WRITTEN REQUEST – Filter this material down to the lines that hold "Write", copying each one.

— START OF THE DATA —

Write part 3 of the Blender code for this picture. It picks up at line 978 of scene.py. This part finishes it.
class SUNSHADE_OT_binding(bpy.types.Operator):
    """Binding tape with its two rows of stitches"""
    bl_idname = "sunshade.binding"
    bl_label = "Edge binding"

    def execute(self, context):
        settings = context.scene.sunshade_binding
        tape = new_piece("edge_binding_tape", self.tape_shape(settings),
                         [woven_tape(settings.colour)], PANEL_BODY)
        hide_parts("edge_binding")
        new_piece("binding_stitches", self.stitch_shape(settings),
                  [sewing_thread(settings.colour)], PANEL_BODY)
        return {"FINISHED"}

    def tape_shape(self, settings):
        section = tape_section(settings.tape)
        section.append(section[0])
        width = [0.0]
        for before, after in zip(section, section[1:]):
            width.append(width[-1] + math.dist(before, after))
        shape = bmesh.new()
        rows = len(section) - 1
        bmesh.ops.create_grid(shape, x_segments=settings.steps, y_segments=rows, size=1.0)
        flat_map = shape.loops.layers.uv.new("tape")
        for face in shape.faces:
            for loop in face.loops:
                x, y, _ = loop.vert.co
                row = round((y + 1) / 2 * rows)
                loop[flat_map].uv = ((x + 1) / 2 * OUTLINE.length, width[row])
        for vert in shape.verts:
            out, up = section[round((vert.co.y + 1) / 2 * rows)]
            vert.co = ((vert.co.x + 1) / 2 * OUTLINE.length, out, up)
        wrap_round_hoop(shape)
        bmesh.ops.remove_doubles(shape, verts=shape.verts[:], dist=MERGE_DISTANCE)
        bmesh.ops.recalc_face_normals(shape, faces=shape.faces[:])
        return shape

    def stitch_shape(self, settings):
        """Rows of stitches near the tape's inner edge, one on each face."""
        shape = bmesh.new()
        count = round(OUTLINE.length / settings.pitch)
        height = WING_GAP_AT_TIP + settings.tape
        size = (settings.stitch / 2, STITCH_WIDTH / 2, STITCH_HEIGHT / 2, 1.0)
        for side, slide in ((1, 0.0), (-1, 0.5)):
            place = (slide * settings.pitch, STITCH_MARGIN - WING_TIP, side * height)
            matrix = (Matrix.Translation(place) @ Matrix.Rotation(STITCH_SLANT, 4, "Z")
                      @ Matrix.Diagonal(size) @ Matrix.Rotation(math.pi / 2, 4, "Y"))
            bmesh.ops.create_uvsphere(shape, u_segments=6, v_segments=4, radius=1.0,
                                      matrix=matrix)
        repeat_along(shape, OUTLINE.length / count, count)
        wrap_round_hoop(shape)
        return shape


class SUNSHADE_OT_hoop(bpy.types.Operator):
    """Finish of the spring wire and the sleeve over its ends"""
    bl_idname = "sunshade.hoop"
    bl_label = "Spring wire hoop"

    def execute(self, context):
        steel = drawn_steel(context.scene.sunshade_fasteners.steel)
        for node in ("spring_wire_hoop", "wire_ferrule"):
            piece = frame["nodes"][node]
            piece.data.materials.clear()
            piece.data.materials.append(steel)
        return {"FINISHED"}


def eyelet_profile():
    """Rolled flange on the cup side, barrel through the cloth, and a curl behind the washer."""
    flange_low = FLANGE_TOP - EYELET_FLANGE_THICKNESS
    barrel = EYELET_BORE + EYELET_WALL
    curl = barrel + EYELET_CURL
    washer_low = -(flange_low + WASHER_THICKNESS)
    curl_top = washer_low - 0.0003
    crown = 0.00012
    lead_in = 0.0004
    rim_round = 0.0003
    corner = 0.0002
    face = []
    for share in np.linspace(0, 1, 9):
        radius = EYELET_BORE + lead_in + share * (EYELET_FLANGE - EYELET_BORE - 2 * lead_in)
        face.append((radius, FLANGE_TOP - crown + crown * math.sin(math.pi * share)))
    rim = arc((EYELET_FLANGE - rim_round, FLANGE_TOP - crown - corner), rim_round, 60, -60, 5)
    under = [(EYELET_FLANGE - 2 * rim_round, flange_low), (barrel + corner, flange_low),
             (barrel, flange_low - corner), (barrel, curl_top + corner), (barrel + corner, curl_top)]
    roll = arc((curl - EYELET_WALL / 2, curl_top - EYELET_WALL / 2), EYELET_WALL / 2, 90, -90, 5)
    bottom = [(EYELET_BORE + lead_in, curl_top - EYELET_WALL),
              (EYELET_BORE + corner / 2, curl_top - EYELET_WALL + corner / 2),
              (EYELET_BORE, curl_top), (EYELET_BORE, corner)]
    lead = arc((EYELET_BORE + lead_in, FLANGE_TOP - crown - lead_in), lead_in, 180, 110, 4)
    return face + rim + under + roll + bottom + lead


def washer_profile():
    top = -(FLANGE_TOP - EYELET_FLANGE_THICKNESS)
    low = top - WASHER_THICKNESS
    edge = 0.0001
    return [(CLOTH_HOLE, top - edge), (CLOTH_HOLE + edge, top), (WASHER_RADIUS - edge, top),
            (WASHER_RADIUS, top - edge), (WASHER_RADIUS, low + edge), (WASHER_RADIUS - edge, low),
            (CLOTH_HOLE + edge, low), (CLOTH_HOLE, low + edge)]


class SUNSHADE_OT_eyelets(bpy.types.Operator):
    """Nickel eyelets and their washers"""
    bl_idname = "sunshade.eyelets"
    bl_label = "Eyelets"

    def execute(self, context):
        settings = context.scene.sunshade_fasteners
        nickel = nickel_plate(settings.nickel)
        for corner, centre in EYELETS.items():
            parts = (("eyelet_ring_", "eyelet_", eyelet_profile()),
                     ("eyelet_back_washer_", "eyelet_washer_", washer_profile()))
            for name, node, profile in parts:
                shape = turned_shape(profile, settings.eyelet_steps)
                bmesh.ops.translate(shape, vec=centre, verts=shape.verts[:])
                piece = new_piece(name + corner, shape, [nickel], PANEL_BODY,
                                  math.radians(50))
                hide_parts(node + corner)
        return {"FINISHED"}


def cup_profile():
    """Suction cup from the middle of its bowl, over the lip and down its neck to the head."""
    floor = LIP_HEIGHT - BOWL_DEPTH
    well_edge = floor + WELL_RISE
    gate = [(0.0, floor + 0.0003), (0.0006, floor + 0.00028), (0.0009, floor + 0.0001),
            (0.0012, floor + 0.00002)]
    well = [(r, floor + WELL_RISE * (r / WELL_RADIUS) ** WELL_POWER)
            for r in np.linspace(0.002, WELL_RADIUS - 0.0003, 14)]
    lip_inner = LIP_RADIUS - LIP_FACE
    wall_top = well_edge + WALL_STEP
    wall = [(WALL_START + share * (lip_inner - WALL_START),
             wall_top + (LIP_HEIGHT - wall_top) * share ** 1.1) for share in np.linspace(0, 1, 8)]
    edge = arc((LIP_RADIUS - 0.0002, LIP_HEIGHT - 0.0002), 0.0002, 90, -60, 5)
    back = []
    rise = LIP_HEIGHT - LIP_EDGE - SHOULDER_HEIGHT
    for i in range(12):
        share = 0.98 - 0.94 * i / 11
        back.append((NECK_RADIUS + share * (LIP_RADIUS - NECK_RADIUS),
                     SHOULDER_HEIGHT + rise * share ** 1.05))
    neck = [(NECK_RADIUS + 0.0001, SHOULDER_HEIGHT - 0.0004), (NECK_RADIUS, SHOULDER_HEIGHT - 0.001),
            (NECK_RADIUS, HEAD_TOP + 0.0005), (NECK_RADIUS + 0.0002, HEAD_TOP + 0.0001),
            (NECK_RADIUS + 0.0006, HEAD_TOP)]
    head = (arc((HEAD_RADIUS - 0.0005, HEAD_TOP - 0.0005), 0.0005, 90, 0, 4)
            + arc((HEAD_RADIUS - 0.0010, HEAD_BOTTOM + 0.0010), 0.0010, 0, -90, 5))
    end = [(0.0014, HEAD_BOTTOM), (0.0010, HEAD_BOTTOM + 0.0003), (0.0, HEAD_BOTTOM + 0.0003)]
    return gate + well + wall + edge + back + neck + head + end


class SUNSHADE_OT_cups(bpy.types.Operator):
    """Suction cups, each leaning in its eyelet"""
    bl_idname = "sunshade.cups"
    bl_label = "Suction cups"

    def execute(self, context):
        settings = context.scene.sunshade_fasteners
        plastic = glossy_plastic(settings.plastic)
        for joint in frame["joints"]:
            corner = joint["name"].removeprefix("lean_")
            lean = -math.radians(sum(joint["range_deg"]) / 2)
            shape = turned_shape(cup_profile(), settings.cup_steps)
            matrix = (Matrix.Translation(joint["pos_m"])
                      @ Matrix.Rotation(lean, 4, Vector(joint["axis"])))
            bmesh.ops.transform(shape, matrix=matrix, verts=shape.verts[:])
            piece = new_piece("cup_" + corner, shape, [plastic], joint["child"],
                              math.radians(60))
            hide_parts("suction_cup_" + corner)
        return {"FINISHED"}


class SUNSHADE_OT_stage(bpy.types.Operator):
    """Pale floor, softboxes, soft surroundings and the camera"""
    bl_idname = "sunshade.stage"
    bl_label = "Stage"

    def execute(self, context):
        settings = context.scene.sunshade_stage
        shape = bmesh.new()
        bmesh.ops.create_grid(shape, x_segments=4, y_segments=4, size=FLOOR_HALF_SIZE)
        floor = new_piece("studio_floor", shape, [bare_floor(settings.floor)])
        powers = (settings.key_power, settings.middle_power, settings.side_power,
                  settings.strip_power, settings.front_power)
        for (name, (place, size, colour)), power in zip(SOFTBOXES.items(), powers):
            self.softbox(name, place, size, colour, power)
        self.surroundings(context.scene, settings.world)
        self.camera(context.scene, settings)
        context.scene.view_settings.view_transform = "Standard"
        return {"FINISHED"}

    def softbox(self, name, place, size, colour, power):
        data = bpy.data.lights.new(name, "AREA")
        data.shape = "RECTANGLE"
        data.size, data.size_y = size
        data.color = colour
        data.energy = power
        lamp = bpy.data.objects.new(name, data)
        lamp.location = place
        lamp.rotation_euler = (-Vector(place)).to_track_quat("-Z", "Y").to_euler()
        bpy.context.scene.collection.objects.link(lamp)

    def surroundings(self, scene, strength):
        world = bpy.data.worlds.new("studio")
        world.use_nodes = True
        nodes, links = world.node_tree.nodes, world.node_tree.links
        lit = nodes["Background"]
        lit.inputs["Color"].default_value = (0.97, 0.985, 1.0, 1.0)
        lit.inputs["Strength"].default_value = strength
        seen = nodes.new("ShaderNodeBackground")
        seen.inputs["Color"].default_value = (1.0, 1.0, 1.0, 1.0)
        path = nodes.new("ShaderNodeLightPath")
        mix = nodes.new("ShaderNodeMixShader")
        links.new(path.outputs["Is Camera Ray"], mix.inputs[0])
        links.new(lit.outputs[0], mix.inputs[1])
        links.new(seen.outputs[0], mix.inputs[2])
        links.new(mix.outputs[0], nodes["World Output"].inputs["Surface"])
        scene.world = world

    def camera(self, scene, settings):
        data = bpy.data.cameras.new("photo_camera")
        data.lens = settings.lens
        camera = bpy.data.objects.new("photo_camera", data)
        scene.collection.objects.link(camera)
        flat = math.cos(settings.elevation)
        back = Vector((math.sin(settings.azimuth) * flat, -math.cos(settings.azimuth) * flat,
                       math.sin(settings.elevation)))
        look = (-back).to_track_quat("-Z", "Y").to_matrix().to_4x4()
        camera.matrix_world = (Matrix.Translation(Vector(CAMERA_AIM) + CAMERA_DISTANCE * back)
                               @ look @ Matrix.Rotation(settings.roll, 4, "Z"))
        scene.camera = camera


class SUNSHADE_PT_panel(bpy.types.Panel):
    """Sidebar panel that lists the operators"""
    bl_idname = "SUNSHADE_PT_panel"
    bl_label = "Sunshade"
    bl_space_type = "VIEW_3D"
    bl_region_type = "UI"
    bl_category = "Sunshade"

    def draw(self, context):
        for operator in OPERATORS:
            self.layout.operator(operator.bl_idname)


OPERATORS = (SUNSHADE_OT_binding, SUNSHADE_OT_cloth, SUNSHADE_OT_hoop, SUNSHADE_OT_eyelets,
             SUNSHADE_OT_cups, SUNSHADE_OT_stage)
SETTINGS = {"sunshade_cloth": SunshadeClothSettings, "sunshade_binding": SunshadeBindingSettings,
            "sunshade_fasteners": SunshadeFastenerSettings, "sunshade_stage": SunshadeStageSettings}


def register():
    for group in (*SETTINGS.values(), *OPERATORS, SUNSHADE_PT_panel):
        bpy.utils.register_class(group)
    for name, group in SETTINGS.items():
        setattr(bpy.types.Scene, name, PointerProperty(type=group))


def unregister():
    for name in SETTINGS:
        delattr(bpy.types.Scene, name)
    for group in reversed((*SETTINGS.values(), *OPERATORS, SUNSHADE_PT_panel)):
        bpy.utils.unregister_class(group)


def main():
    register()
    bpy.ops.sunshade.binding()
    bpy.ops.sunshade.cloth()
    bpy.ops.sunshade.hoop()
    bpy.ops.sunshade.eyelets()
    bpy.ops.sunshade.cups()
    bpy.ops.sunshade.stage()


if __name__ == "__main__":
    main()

— END OF THE DATA —
— START OF THE DATA —

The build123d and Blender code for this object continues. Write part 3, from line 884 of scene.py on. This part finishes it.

— END OF THE DATA —
— START OF THE DATA —

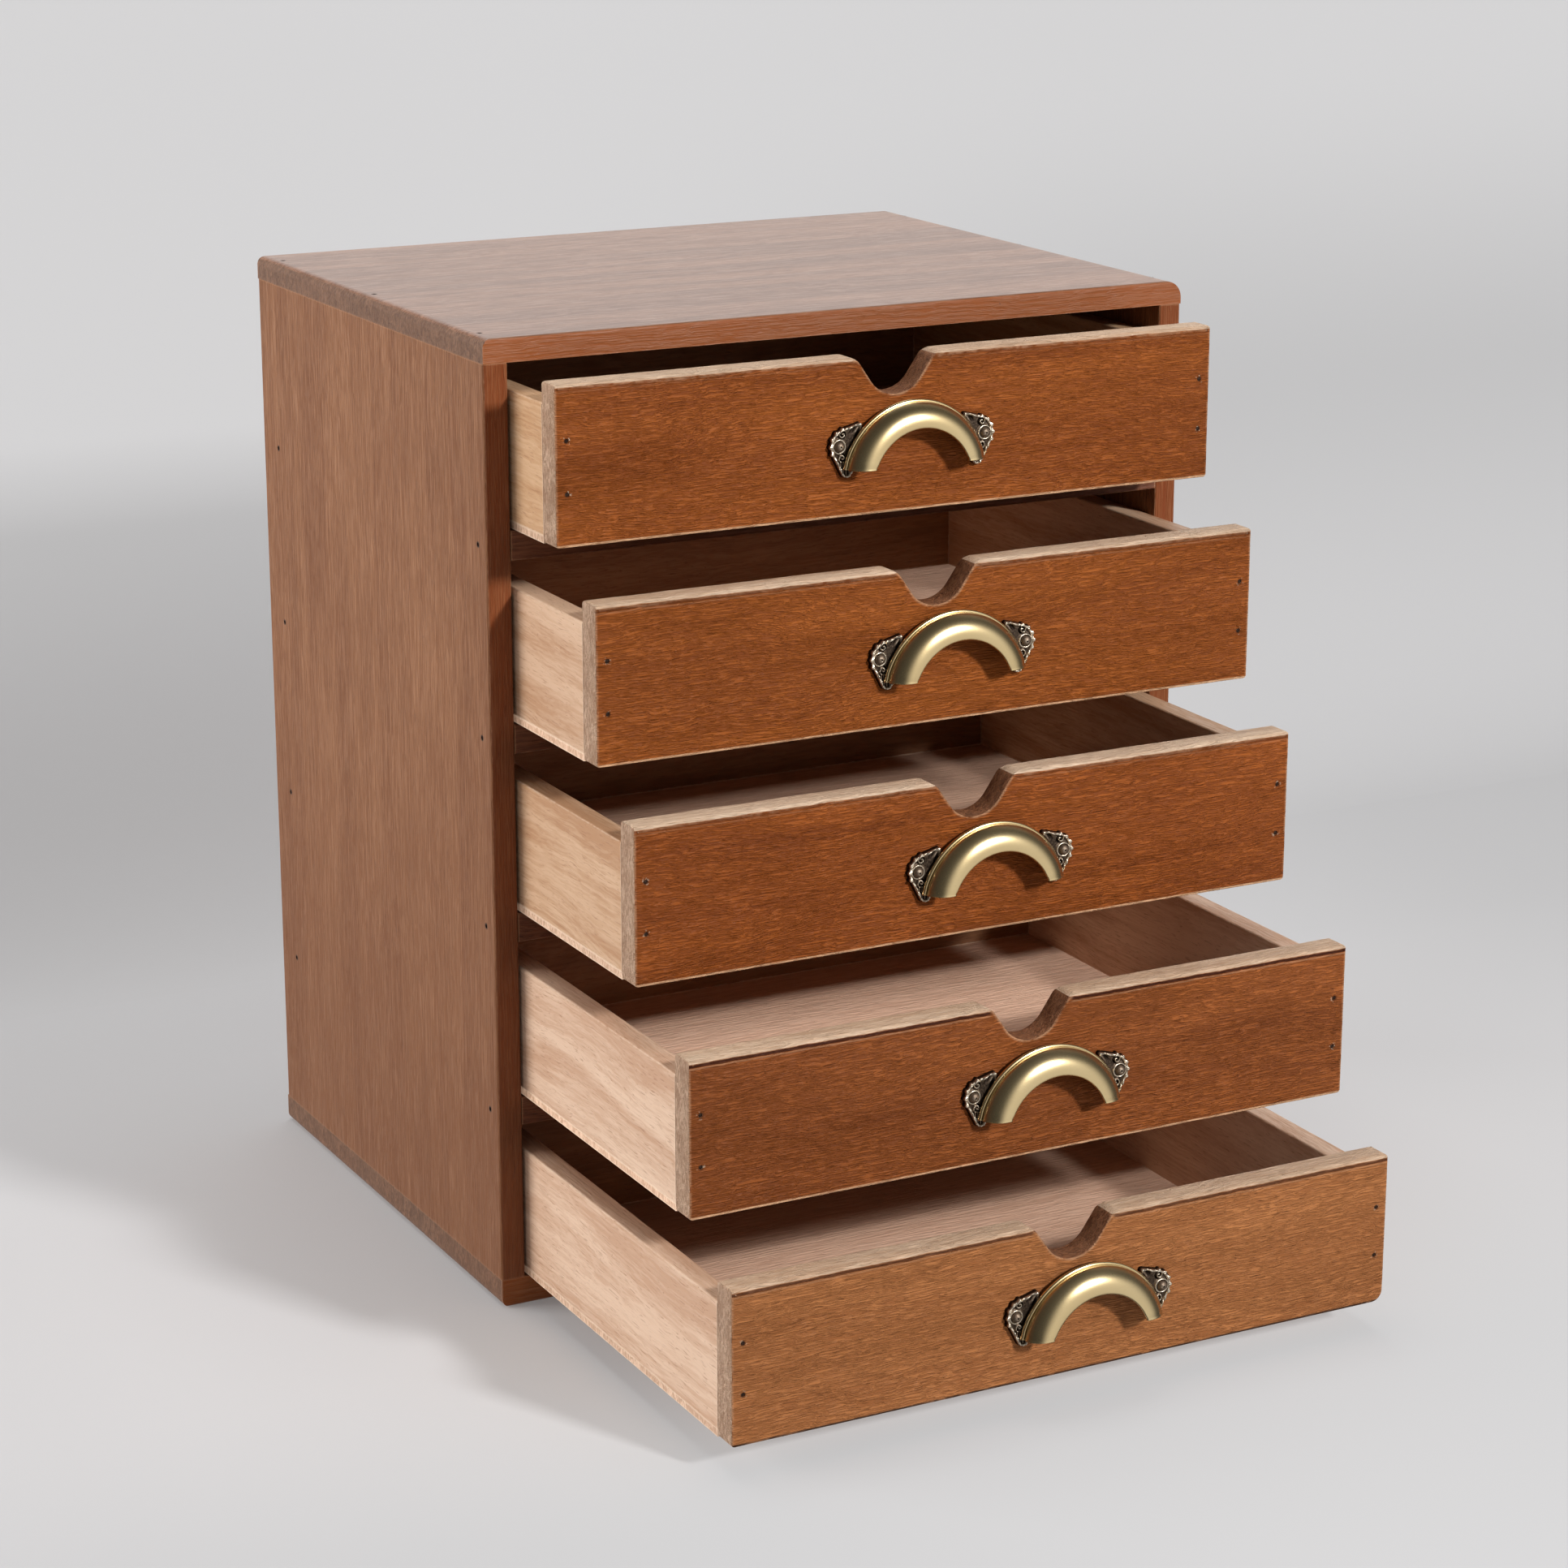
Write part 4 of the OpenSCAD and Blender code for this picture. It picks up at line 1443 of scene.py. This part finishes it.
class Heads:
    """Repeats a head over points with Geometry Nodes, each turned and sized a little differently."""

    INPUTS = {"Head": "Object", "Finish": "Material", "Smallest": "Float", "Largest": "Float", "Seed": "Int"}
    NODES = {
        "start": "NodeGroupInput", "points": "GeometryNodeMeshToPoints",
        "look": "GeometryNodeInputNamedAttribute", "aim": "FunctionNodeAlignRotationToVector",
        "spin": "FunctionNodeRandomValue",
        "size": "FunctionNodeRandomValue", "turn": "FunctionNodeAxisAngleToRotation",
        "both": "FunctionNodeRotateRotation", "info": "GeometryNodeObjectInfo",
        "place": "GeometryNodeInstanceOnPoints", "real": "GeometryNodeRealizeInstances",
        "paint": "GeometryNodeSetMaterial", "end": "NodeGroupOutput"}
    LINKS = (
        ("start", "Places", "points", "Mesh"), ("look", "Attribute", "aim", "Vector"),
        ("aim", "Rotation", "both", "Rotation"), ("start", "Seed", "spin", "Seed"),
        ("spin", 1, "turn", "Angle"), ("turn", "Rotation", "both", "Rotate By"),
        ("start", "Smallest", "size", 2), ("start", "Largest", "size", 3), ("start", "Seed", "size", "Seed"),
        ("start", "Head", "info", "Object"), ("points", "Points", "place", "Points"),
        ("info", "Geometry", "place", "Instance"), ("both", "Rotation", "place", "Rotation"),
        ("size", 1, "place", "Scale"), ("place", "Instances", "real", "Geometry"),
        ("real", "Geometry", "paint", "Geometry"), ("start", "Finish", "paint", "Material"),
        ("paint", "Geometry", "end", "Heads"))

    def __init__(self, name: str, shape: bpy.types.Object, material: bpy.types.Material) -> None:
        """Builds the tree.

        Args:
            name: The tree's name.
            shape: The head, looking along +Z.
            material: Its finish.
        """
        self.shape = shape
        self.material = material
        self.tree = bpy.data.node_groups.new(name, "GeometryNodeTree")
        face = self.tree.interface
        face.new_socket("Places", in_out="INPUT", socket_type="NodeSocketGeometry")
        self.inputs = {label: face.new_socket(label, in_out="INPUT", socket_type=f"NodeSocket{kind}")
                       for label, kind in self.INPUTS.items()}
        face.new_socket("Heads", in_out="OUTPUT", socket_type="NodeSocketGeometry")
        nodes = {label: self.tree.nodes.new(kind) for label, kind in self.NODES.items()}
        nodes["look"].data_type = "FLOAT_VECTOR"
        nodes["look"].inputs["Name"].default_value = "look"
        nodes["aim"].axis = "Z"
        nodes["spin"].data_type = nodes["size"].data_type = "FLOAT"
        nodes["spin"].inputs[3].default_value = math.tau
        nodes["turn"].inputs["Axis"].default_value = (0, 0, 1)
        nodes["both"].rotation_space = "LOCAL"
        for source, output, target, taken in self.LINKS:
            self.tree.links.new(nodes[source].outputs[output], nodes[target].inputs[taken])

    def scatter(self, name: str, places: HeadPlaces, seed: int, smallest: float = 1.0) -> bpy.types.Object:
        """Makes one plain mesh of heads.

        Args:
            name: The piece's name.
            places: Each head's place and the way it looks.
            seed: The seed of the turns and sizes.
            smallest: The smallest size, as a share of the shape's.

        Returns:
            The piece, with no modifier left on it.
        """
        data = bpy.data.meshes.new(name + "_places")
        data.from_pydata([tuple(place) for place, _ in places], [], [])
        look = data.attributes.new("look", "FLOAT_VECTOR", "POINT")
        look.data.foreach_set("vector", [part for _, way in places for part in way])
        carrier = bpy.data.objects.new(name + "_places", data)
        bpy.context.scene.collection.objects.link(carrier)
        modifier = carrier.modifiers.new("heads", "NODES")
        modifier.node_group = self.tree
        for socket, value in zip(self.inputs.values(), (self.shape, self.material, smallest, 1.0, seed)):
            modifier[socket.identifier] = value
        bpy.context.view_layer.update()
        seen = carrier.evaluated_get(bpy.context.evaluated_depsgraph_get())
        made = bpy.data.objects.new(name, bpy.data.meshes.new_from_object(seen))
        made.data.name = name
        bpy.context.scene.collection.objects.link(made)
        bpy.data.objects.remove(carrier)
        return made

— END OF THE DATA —

THE OUTPUT –
Write part 3 of the Blender code for this picture. It picks up at line 978 of scene.py. This part finishes it.
The build123d and Blender code for this object continues. Write part 3, from line 884 of scene.py on. This part finishes it.
Write part 4 of the OpenSCAD and Blender code for this picture. It picks up at line 1443 of scene.py. This part finishes it.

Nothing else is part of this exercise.